Hopefully this means the clogged up job market will stop being the clown circus it is now.
Retiring early to pursue something different is a great goal, but I think that means liking your work enough to get there. And some luck maybe that someone shared the importance of investment which is often the missing piece.
Those rates are nothing to sneeze at, but the work is often hard work out in the beating sun (not everybody is installing data centers in air conditioning). And the work takes a toll on your body.
Those are certainly not numbers that would make people genuinely qualified for software jobs think once let alone twice.
It doesn’t need to. Not for welding.
What? Where? All the welding jobs I have ever known were terrible for your body. Between the exposure to high UV, all the bits of toxic crap that you are breathing/ingesting, and the noise from heavy machinery, it's quite bad. And that's not to mention just the baseline damage from lugging and hauling and hefting heavy pieces of metal.
My grandfather did welding for Bethlehem Steel as did my father. My grandfather died from a weird cancer from all the crap he was exposed to. My father quit working at the mill precisely because it was doing so much damage just by wear and tear. They both made a point to make sure that my job would be based around my brain and not my body.
Electricians, by contrast, at least don't have anywhere near the same level of exposure to toxic crap.
tho i guess staring at a screen for 90% of your day is probably also bad for the eyes
If I were an 18 year old financially savvy person making $100k a year in California, I would probably take home about $70k. About $1k, maybe $2k at the highest would be set aside for rent with roommates because I'm 18 and there's very little upside to me having my own apartment yet.
Groceries here in Finland are more expensive than I remember them ever being in the United States, and so based on my current budget I would set aside about $300 per month for food for myself. Maybe $400 if I wanted to go to restaurants more often. $500 is reasonable too. Over $1000 and you are deluding yourself or need to buy a rice cooker.
I'm still saving about $40,000 per yer, over half of my take home pay, conservatively. I'd consider that really good! What I do with that is my business, but on one extreme, if I threw all of that directly into my retirement fund, at a 7% real rate of return (reasonable given past index fund performance, already adjusted for inflation), I would have roughly $1 million in today's money by the time I'm 65.
But of course that's ignoring the real elephant in the room, which is that wages are famously sticky, and getting paid $100k by 18 is probably the single most surefire way to get paid $1 million by 30. The kinds of things and the kind of person you have to be to pull that off are where that price signal is coming from, and so I take away from this that, as is often the case in finance, these kids are probably not going to have to worry about that much money-wise even if they don't stick to a strictly calibrated plan.
A 18 year old who goes from graduation to the electrical union will make $60k in year one.
Sure, not the total comp package that those in tech covet but have you looked at median income?
The correction I'm waiting for is the one where we realise we don't need to work twice as many hours as they did a couple of generations ago.
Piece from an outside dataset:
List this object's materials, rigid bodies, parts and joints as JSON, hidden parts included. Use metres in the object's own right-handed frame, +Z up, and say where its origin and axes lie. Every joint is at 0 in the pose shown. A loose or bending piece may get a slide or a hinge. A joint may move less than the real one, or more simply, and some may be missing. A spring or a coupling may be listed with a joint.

Somehow an entire generation was convinced that going to work for someone else was a privilege and working for yourself at home doing cooking, cleaning, maintenance etc was subjugation. A lot of people see the benefit of working for themselves now (they call it "hustling") but still fail to see what's right under their noses as they order the third takeaway of the week.
Isnt it healthy that people/society dont think there's a singles formula for success?
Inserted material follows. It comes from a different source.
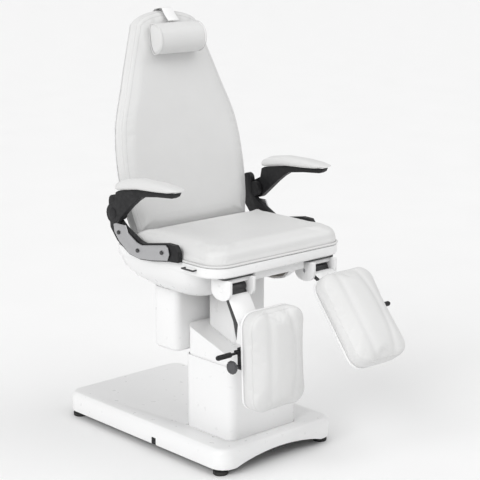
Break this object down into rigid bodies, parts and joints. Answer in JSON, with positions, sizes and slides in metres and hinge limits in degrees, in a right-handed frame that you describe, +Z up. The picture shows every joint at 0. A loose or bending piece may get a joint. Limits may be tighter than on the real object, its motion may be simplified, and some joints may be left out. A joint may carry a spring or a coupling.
{
  "type": "pedicure chair",
  "caption": "Electric pedicure chair with a lifting column, tilting seat, reclining back with head pillow, folding armrests and separate swing-out leg rests.",
  "frame": {"origin": "on the floor, under the middle of the chair's footprint", "axes": "+Z up, the sitter faces -Y, +X is the side of the sitter's left hand"},
  "size_m": [0.702, 1.1578, 1.4249],
  "materials": {
    "white_plastic": "satin white vacuum-formed plastic",
    "upholstery": "pale grey-white synthetic leather, fine grain, semi-matte",
    "black_plastic": "matt black moulded plastic",
    "black_steel": "black powder coat",
    "aluminium": "brushed",
    "steel": "ground",
    "rubber": "matt black",
    "plywood": "unfinished plywood",
    "knob_plastic": "dark grey moulded plastic"
  },
  "bodies": {
    "base": {"base_cover": "white_plastic", "power_inlet": "black_plastic", "base_frame": "black_steel", "front_left_foot": "rubber", "front_right_foot": "rubber", "rear_left_foot": "rubber", "rear_right_foot": "rubber", "column_cover": "white_plastic", "guide_column": "steel", "lift_actuator_tube": "black_steel"},
    "sleeve": {"sleeve_cover": "white_plastic"},
    "lift": {"inner_column_cover": "white_plastic", "lift_carriage": "black_steel", "lift_actuator_rod": "aluminium", "tilt_pin": "steel", "rear_housing": "white_plastic", "control_box": "black_plastic"},
    "seat": {"seat_pan": "white_plastic", "seat_frame": "black_steel", "seat_board": "plywood", "seat_cushion": "upholstery", "tilt_actuator": "black_steel", "recline_actuator": "black_steel", "side_hook": "black_steel", "recline_pin": "steel", "left_swivel_plate": "black_steel", "left_bracket_body": "black_plastic", "left_bracket_bolts": "black_steel", "left_bracket_face": "aluminium", "right_swivel_plate": "black_steel", "right_bracket_body": "black_plastic", "right_bracket_bolts": "black_steel", "right_bracket_face": "aluminium"},
    "back": {"backrest_cushion": "upholstery", "backrest_shell": "white_plastic", "backrest_frame": "black_steel", "head_pillow": "upholstery", "pillow_strap": "white_plastic"},
    "left_arm": {"left_arm_lever": "black_plastic", "left_arm_pad": "upholstery"},
    "left_swivel": {"left_leg_housing": "white_plastic", "left_leg_shaft": "steel"},
    "left_leg": {"left_leg_arm": "black_steel", "left_leg_bracket": "white_plastic"},
    "left_slide": {"left_leg_clamp": "black_plastic", "left_leg_board": "white_plastic", "left_leg_pad": "upholstery"},
    "left_knob": {"left_leg_knob": "knob_plastic"},
    "left_lever": {"left_leg_lever": "black_plastic"},
    "right_arm": {"right_arm_lever": "black_plastic", "right_arm_pad": "upholstery"},
    "right_swivel": {"right_leg_housing": "white_plastic", "right_leg_shaft": "steel"},
    "right_leg": {"right_leg_arm": "black_steel", "right_leg_bracket": "white_plastic"},
    "right_slide": {"right_leg_clamp": "black_plastic", "right_leg_board": "white_plastic", "right_leg_pad": "upholstery"},
    "right_knob": {"right_leg_knob": "knob_plastic"},
    "right_lever": {"right_leg_lever": "black_plastic"}
  },
  "joints": [
    {"name": "lift_slide", "type": "slide", "parent": "base", "child": "lift", "axis": [0, 0, 1], "range_m": [-0.15, 0.11]},
    {"name": "sleeve_slide", "type": "slide", "parent": "base", "child": "sleeve", "axis": [0, 0, 1], "range_m": [-0.075, 0.055]},
    {"name": "seat_tilt", "type": "hinge", "parent": "lift", "child": "seat", "pos_m": [0, 0.1409, 0.605], "axis": [-1, 0, 0], "range_deg": [0, 12]},
    {"name": "recline", "type": "hinge", "parent": "seat", "child": "back", "pos_m": [0, 0.2209, 0.7045], "axis": [-1, 0, 0], "range_deg": [0, 75]},
    {"name": "left_arm_fold", "type": "hinge", "parent": "seat", "child": "left_arm", "pos_m": [-0.317, 0.1929, 0.795], "axis": [-1, 0, 0], "range_deg": [0, 95]},
    {"name": "left_leg_swivel", "type": "hinge", "parent": "seat", "child": "left_swivel", "pos_m": [-0.18, -0.2191, 0.606], "axis": [0, 0, -1], "range_deg": [0, 35]},
    {"name": "left_leg_raise", "type": "hinge", "parent": "left_swivel", "child": "left_leg", "pos_m": [-0.18, -0.2191, 0.606], "axis": [-1, 0, 0], "range_deg": [-2, 78]},
    {"name": "left_leg_extend", "type": "slide", "parent": "left_leg", "child": "left_slide", "axis": [0, -0.0349, -0.9994], "range_m": [0, 0.08]},
    {"name": "left_knob_turn", "type": "hinge", "parent": "left_slide", "child": "left_knob", "pos_m": [-0.2363, -0.3093, 0.38701], "axis": [-1, 0, 0], "range_deg": [0, 180]},
    {"name": "left_lever_pull", "type": "hinge", "parent": "left_slide", "child": "left_lever", "pos_m": [-0.243, -0.30787, 0.42799], "axis": [0, -0.9994, 0.0349], "range_deg": [0, 12], "stiffness_Nm_per_rad": 1, "springref_deg": -11.46},
    {"name": "right_arm_fold", "type": "hinge", "parent": "seat", "child": "right_arm", "pos_m": [0.317, 0.1929, 0.795], "axis": [-1, 0, 0], "range_deg": [0, 95]},
    {"name": "right_leg_swivel", "type": "hinge", "parent": "seat", "child": "right_swivel", "pos_m": [0.18, -0.2191, 0.606], "axis": [0, 0, 1], "range_deg": [0, 35]},
    {"name": "right_leg_raise", "type": "hinge", "parent": "right_swivel", "child": "right_leg", "pos_m": [0.18, -0.2191, 0.606], "axis": [-1, 0, 0], "range_deg": [-38, 42]},
    {"name": "right_leg_extend", "type": "slide", "parent": "right_leg", "child": "right_slide", "axis": [0, -0.6157, -0.788], "range_m": [-0.02, 0.06]},
    {"name": "right_knob_turn", "type": "hinge", "parent": "right_slide", "child": "right_knob", "pos_m": [0.2363, -0.4331, 0.46609], "axis": [1, 0, 0], "range_deg": [0, 180]},
    {"name": "right_lever_pull", "type": "hinge", "parent": "right_slide", "child": "right_lever", "pos_m": [0.243, -0.40786, 0.4984], "axis": [0, 0.788, -0.6157], "range_deg": [0, 12], "stiffness_Nm_per_rad": 1, "springref_deg": -11.46}
  ],
  "couplings": [
    {"joint": "sleeve_slide", "follows": "lift_slide", "ratio": 0.5}
  ]
}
Then they can just live off the interest and in 5-10 years think of buying a house instead of renting.
House prices needs to come down and crash though and more housing needs to be built.
https://youtu.be/HYwekersccY?si=p5BZaGOUQJsqd1f_
What's the case for optimism here?
AI reduces the repetitive work humans have to do, freeing up our minds for creative problem solving - and creative problem solving is also amplified by having an AI to dialogue with.